Amazon has the search volume and the ad platform: While customers may not think of Amazon as a travel site, this concern can easily be overcome with the right execution of the Airbnb acquisition. Similarweb ranks Airbnb as number two in website visitors behind travel category leader Booking.com. In contrast, as a percent of total U.S. site traffic, Amazon eclipses all other sites. Skift travel research reports that Amazon receives 30% more direct and organic visits than each of the two travel behemoths Booking and Expedia. The fact that voice search is the fastest-growing category of search (50% of all search will be voice-driven by 2020, according to Comscore) coupled with Alexa, the market leader in voice search installs, illustrates Amazon’s market position in travel-related searches compared with 2015.

Amazon wins on convenience: Convenience is the new currency, and both Airbnb and Amazon exemplify this.

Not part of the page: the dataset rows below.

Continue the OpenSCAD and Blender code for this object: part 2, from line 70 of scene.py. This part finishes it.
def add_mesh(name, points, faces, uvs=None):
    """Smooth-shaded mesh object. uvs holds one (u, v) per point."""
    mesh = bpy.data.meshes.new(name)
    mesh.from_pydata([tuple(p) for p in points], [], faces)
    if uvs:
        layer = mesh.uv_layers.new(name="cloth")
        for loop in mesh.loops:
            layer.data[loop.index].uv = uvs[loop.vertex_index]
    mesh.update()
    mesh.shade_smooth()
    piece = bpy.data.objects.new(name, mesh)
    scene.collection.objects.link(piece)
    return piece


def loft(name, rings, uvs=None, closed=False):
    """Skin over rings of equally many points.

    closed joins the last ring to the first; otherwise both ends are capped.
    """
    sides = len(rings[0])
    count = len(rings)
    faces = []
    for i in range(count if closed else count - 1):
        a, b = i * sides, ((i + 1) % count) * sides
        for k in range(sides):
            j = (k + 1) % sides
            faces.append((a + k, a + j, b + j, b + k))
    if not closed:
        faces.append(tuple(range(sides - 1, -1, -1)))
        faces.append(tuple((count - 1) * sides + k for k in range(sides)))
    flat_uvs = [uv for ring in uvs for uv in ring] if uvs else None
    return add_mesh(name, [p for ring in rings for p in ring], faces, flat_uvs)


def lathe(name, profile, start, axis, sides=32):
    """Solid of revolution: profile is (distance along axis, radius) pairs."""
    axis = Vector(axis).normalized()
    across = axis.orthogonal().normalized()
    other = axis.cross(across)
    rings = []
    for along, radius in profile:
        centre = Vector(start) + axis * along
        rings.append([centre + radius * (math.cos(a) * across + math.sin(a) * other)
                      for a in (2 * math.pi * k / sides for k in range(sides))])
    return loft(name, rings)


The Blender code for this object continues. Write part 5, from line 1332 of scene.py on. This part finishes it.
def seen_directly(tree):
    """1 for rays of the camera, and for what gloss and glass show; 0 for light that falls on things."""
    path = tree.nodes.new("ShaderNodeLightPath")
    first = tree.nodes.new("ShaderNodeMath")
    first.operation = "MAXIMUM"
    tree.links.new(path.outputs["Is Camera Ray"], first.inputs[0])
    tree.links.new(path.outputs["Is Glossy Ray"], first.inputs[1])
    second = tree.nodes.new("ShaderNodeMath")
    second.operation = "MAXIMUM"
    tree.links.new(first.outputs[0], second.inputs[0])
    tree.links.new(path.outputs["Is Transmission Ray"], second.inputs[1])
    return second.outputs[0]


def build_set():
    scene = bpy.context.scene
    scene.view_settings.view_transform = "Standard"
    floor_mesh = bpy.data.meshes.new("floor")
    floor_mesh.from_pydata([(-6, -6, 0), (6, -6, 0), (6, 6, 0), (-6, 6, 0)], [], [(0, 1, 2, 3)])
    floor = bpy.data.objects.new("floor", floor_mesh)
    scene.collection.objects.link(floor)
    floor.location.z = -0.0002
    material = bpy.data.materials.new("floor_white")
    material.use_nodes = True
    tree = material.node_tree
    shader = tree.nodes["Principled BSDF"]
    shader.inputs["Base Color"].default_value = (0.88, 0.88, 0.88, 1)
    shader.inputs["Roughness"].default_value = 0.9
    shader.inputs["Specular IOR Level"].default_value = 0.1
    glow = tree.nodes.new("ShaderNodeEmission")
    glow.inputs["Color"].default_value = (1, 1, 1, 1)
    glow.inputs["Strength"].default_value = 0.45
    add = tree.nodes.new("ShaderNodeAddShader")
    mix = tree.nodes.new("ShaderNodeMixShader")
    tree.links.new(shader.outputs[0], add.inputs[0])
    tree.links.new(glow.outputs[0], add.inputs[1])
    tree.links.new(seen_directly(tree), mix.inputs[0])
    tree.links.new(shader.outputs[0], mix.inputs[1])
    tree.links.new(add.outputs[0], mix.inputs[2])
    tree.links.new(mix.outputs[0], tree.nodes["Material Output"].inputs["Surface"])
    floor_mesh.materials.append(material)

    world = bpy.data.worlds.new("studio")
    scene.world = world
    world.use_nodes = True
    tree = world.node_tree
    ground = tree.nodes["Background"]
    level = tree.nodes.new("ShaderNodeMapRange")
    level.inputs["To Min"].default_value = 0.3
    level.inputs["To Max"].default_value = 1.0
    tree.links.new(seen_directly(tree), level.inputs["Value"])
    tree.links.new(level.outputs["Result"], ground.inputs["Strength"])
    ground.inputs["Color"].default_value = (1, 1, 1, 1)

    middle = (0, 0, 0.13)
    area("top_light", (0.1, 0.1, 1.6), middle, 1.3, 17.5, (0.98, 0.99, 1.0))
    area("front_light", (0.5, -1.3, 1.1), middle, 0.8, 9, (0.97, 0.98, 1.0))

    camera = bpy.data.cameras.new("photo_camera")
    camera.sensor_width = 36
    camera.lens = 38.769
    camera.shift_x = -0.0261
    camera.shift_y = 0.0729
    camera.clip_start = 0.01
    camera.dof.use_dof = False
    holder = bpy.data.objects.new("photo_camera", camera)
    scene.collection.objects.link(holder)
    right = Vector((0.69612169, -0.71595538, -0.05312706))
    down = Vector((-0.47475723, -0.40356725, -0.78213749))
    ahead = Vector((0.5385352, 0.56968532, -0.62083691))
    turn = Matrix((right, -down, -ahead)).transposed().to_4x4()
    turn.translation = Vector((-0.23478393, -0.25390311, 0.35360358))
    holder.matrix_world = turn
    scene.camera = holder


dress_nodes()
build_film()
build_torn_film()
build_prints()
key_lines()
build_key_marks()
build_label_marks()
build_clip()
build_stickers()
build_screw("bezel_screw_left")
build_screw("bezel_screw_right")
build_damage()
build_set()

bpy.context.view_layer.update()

Shopping, buying, returning, even its one-click to purchase is simple and convenient. Travel is emotional, and these two sites allow us to craft a dream that is unique and has global appeal. Upcoming hotel decision-makers are groomed on the conveniences that Amazon perfected long ago. The combined businesses of Amazon and Airbnb leverages each other’s strengths, not for the love of travel but to make money. 

Conclusion: As of today, Amazon has a market cap of over US$800 billion. Airbnb is expected to be valued at US$38 billion at the time of IPO, representing a mere 5% of Amazon’s total value. The combined entities can benefit each other and Airbnb can serve as the driver to enter the vertical head on. Not even a group of local activists could stop this.